Argh ! On est en plein dedans !
La chaîne de solidarité intergénérationnelle s’est fragilisée, devenue
simple fil, qu’un rien peut briser.
En Inde, le respect des anciens est fondamental. Le fils aîné hérite à la
fois du patrimoine de ses parents, mais aussi de leur charge, et la
cohabitation est presque systématique.
Par le passé, il en fut de même en occident, plusieurs générations
vivaient sous le même toit et chacun y trouvait son compte.
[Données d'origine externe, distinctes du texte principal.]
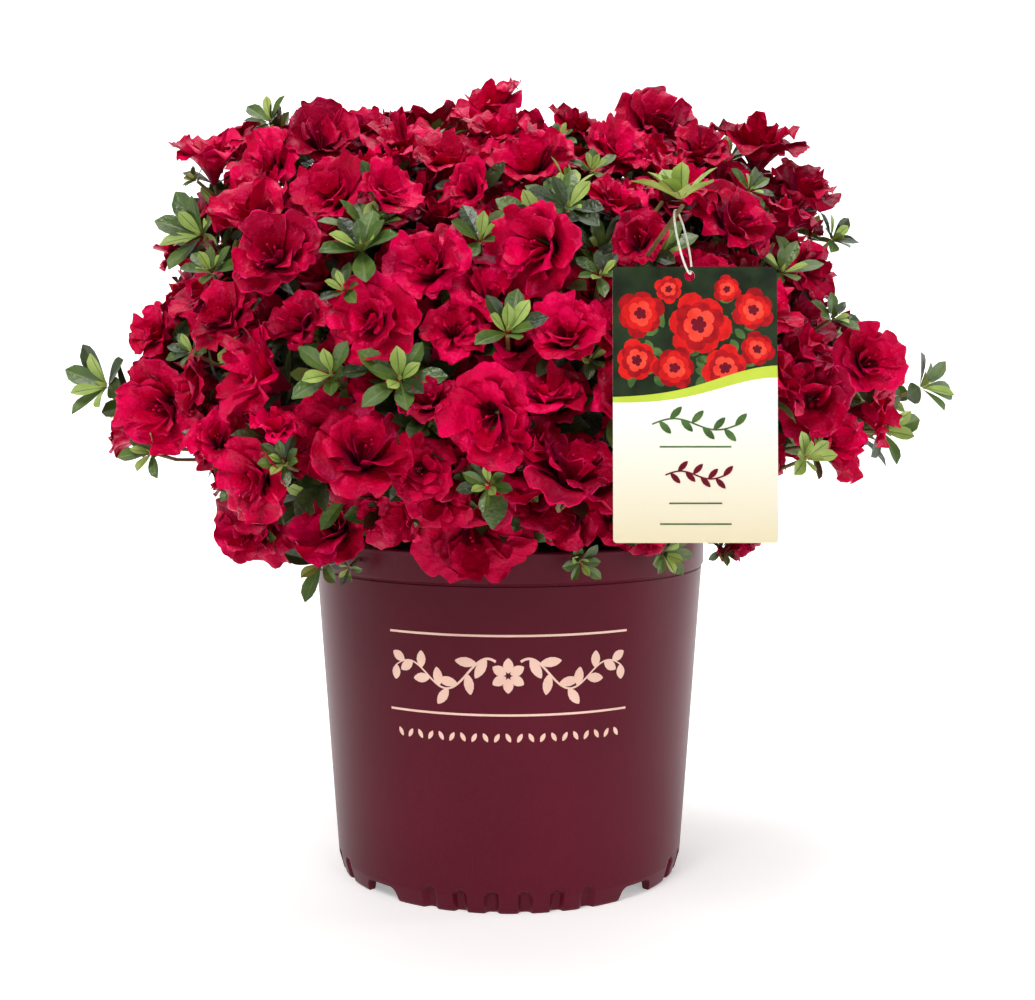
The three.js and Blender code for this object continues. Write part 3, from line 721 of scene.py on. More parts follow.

Mais qu’en
était-il de la liberté individuelle et de l’intimité de couples ?
Il faut croire que le système ne nous convenait pas, puisque nous l’avons
majoritairement abandonné et que le reprendre serait synonyme de
souffrance, voire même de sacrifice. Malgré l’amour, réciproque, que je
porte à mes parents et mes enfants, la perspective d’une cohabitation est
inenvisageable, tant pour eux que pour moi.
Une fois la séparation accomplie, il paraît impossible de revenir en
arrière. |
Pourtant, chez presque tous nos amis indiens,
rencontrés cet été et avec qui nous avons passés de longs et superbes
moments, vivaient en harmonie plusieurs générations.
Certes, les jeunes couples ont peu d’intimité, mais il vrai aussi qu’ayant
généralement fait un mariage arrangé (environ 90% des cas), ils vivent
rarement une histoire d’amour passionnée et exigeante. La belle-mère,
omniprésente, se comporte fréquemment en tyran domestique, mais elle peut
apporter aux petits enfants soins et affection.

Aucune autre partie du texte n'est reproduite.